→ **Directions for this task**
Reproduce, word for word, only the lines from the one containing "The Blender code" through the one containing "CUFF_BUTTON_HEIGHT), 10, BLACK_HORN)", both included.

Begin

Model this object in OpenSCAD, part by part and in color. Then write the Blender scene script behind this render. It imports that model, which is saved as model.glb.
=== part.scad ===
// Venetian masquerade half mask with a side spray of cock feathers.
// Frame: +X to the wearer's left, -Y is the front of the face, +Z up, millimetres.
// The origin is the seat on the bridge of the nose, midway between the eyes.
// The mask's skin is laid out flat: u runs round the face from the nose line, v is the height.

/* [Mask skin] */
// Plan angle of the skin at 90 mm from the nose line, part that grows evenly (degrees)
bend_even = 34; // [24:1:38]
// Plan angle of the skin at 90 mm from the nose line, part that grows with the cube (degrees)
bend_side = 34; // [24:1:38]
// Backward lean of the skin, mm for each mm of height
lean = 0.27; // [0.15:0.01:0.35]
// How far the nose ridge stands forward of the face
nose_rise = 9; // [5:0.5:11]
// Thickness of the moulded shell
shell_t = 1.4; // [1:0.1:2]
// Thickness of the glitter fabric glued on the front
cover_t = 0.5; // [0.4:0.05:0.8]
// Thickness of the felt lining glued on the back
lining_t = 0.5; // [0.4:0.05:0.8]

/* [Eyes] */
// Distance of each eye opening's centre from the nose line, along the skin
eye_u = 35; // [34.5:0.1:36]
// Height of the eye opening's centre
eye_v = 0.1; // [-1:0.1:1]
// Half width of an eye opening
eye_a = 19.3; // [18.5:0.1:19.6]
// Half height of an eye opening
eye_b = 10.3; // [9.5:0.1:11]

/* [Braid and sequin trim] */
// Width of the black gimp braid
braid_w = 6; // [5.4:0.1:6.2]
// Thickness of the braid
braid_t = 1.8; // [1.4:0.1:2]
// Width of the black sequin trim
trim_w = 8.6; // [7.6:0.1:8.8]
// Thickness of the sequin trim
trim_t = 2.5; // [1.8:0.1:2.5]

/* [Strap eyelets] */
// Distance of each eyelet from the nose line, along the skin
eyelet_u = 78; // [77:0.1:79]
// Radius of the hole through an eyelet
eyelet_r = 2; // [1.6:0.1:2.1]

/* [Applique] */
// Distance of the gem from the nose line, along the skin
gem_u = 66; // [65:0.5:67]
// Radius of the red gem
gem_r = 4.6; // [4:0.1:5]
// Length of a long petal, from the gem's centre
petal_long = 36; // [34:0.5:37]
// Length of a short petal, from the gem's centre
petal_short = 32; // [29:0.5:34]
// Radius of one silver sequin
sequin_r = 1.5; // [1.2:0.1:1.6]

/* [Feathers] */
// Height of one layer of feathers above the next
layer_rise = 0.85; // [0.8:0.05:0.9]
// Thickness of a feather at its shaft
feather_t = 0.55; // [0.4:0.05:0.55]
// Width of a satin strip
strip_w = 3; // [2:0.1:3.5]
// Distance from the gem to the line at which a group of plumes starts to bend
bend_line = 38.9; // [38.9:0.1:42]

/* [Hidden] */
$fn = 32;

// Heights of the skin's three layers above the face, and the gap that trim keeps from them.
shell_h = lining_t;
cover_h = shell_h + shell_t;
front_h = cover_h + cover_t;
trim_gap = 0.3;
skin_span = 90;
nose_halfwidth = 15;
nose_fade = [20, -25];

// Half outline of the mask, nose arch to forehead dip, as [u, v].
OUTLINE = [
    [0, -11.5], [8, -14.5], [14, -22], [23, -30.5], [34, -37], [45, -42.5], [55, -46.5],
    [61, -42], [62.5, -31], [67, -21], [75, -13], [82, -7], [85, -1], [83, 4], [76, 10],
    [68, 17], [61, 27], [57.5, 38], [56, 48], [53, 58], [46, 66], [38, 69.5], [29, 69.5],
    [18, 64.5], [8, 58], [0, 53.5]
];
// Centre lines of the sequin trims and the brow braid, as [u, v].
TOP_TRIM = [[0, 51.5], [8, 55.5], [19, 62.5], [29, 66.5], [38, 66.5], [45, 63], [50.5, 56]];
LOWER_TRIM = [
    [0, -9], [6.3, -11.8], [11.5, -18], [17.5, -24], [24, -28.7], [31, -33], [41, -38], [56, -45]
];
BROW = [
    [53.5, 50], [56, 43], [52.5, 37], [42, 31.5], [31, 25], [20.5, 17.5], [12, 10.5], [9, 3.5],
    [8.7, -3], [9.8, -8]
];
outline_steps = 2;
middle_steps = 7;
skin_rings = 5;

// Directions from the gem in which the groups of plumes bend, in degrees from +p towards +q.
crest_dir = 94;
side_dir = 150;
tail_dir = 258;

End
Begin

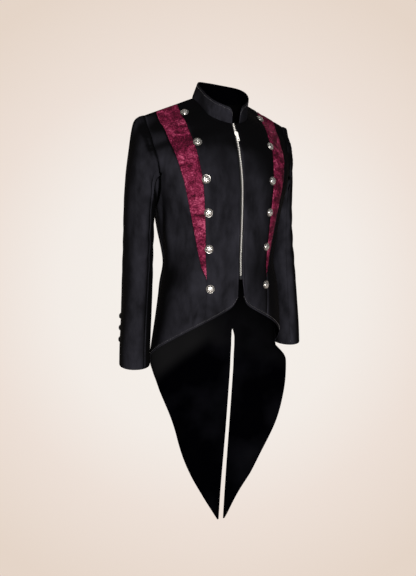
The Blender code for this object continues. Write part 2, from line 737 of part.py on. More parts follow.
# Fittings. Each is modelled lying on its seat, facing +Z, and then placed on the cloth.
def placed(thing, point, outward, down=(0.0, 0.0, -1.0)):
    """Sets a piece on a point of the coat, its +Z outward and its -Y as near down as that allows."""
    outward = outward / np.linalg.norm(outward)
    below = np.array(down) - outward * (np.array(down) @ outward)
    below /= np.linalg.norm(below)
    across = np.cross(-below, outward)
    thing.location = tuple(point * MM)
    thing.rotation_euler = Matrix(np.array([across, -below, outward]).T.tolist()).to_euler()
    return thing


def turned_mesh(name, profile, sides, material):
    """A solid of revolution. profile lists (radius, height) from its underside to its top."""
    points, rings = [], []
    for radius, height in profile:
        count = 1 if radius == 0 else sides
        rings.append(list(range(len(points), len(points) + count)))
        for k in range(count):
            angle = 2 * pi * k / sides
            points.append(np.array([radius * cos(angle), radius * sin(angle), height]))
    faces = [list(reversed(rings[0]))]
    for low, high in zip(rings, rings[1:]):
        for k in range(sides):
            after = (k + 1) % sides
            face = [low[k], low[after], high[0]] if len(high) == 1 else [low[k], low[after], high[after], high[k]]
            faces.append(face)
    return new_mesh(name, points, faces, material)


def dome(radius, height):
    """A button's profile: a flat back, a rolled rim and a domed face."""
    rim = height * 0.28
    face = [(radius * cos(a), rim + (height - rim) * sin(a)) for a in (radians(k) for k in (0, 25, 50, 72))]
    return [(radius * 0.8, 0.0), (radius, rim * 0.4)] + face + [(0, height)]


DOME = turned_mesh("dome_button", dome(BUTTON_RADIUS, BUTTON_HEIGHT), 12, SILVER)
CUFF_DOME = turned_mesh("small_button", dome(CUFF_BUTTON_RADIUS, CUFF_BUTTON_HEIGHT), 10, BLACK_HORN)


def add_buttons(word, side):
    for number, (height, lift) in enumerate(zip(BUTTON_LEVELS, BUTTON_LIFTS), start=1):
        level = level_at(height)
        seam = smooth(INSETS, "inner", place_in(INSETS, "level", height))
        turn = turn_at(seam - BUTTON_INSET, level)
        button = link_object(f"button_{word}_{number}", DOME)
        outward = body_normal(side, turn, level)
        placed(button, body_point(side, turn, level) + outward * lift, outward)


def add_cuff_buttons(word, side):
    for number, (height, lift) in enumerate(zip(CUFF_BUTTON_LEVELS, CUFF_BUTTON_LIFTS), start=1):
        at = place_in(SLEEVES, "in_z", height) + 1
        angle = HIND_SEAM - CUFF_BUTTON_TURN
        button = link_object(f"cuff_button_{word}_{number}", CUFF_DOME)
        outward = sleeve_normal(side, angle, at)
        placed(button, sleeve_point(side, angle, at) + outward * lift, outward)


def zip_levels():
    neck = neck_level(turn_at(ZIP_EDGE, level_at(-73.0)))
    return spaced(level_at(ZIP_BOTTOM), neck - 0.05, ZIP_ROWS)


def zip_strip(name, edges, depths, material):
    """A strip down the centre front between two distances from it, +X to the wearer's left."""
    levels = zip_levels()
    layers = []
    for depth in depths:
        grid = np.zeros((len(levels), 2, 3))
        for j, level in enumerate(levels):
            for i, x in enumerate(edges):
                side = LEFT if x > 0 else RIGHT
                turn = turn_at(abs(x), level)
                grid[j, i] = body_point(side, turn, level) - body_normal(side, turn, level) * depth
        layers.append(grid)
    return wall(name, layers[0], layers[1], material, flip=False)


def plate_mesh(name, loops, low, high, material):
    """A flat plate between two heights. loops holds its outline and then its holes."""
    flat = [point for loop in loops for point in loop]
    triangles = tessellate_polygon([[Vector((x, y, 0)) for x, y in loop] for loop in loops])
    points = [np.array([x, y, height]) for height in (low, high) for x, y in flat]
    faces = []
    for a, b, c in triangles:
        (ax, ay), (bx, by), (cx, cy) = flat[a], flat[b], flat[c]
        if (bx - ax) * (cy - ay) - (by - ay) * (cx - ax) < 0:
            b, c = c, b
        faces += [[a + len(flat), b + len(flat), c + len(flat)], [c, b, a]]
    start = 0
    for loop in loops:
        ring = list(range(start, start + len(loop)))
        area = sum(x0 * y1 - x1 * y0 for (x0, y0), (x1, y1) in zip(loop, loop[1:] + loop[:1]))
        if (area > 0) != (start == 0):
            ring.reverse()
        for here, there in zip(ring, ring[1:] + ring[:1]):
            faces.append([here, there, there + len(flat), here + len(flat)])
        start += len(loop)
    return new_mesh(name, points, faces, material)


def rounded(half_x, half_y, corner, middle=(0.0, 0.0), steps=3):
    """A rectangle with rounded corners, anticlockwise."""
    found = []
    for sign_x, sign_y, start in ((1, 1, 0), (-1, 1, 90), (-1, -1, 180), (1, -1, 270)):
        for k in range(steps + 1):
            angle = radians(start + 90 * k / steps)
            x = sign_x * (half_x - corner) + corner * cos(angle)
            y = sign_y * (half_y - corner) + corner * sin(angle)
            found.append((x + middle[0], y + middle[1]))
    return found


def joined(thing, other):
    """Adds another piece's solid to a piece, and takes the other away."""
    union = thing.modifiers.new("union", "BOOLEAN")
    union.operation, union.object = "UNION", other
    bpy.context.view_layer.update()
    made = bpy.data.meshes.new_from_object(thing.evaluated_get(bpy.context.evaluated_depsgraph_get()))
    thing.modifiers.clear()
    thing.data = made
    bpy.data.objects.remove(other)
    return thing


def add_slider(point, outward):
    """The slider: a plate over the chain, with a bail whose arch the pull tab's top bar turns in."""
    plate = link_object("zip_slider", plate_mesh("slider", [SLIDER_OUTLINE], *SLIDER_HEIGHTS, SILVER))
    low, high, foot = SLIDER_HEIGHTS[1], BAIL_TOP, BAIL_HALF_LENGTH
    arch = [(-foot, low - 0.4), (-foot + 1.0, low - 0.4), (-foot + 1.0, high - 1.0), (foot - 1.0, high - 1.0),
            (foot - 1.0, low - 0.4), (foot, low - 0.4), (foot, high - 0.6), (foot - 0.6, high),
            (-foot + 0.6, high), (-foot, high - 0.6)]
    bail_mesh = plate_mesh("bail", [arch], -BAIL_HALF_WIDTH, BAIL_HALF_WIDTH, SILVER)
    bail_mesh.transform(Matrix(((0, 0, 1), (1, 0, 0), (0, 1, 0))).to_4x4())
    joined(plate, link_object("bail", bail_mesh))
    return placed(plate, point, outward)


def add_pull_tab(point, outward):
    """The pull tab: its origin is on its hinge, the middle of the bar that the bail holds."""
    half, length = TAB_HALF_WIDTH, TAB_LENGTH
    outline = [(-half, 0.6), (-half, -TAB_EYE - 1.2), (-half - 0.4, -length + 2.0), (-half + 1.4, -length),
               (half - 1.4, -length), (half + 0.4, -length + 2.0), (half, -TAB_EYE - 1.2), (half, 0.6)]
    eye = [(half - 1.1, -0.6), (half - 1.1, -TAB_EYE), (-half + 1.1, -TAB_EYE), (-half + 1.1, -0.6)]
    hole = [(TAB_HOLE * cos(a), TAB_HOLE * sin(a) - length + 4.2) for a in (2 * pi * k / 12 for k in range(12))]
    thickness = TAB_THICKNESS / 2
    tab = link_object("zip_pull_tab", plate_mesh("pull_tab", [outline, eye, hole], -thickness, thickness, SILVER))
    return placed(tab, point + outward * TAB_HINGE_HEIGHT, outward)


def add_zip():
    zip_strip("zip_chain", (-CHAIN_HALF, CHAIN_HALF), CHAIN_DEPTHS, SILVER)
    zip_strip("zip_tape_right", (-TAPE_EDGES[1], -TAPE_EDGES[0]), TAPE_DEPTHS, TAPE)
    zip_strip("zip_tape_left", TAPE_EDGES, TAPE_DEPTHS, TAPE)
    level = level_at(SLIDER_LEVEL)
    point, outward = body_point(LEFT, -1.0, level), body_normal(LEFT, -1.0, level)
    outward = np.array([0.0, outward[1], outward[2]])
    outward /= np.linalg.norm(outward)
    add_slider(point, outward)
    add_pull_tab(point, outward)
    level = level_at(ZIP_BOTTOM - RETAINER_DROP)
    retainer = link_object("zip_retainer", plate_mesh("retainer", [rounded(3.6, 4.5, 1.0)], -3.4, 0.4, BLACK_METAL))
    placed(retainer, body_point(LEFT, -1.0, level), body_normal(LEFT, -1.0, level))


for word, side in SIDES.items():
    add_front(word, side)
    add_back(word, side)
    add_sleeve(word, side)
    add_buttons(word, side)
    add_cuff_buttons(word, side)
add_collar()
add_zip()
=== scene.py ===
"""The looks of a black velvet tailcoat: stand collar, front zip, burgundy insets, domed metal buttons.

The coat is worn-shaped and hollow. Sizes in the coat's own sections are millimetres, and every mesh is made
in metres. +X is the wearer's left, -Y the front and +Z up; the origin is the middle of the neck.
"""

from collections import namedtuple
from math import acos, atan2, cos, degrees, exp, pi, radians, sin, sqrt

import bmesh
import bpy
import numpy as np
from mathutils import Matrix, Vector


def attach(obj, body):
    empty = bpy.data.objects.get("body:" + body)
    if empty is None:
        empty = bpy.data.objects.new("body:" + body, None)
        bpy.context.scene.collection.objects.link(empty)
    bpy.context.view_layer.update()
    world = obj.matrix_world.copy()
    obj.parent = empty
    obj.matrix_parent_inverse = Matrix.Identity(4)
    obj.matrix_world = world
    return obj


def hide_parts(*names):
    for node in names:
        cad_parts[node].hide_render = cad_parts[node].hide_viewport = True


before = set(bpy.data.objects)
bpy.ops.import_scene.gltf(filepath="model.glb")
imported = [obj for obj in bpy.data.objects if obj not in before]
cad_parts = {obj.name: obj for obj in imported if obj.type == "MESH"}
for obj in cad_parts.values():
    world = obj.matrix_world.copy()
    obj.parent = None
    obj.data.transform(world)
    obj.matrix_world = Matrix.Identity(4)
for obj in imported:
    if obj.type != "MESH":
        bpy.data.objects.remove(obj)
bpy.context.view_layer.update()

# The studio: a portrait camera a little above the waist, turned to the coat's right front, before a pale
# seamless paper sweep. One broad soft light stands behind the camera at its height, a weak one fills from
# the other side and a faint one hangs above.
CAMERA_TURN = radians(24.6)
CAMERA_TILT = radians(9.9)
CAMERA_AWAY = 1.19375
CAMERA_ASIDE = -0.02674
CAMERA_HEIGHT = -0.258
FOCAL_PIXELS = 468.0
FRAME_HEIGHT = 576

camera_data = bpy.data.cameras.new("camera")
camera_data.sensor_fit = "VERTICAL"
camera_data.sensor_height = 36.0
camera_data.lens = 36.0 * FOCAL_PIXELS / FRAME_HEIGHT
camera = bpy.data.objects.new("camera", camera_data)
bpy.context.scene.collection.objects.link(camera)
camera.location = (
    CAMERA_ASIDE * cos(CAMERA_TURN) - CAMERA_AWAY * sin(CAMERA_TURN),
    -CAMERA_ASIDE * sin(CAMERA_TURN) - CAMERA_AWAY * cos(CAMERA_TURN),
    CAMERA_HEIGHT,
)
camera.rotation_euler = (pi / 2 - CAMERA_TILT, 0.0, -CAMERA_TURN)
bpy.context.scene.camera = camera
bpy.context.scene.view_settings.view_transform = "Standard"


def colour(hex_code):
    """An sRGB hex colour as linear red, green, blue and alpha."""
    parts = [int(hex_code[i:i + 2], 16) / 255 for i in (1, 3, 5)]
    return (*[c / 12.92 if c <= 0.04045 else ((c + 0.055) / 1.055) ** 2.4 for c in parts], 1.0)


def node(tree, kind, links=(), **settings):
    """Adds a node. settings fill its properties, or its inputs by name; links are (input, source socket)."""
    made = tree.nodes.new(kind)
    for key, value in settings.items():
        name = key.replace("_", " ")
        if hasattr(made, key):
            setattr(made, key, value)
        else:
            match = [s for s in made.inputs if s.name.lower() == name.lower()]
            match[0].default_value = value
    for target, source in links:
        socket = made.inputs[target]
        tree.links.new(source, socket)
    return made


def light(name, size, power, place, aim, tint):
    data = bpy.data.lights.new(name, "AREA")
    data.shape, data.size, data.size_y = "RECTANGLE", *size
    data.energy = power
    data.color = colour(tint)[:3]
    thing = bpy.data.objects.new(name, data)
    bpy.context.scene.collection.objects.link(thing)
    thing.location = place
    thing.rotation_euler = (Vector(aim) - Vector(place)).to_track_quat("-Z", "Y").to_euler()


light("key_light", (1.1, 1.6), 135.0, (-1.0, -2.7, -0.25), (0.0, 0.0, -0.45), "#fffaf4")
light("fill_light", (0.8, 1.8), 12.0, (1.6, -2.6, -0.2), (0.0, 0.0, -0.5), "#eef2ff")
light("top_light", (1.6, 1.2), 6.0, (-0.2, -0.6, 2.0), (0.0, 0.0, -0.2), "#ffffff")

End

→ **Expected answer**
The Blender code for this object continues. Write part 2, from line 737 of part.py on. More parts follow.
# Fittings. Each is modelled lying on its seat, facing +Z, and then placed on the cloth.
def placed(thing, point, outward, down=(0.0, 0.0, -1.0)):
    """Sets a piece on a point of the coat, its +Z outward and its -Y as near down as that allows."""
    outward = outward / np.linalg.norm(outward)
    below = np.array(down) - outward * (np.array(down) @ outward)
    below /= np.linalg.norm(below)
    across = np.cross(-below, outward)
    thing.location = tuple(point * MM)
    thing.rotation_euler = Matrix(np.array([across, -below, outward]).T.tolist()).to_euler()
    return thing


def turned_mesh(name, profile, sides, material):
    """A solid of revolution. profile lists (radius, height) from its underside to its top."""
    points, rings = [], []
    for radius, height in profile:
        count = 1 if radius == 0 else sides
        rings.append(list(range(len(points), len(points) + count)))
        for k in range(count):
            angle = 2 * pi * k / sides
            points.append(np.array([radius * cos(angle), radius * sin(angle), height]))
    faces = [list(reversed(rings[0]))]
    for low, high in zip(rings, rings[1:]):
        for k in range(sides):
            after = (k + 1) % sides
            face = [low[k], low[after], high[0]] if len(high) == 1 else [low[k], low[after], high[after], high[k]]
            faces.append(face)
    return new_mesh(name, points, faces, material)


def dome(radius, height):
    """A button's profile: a flat back, a rolled rim and a domed face."""
    rim = height * 0.28
    face = [(radius * cos(a), rim + (height - rim) * sin(a)) for a in (radians(k) for k in (0, 25, 50, 72))]
    return [(radius * 0.8, 0.0), (radius, rim * 0.4)] + face + [(0, height)]


DOME = turned_mesh("dome_button", dome(BUTTON_RADIUS, BUTTON_HEIGHT), 12, SILVER)
CUFF_DOME = turned_mesh("small_button", dome(CUFF_BUTTON_RADIUS, CUFF_BUTTON_HEIGHT), 10, BLACK_HORN)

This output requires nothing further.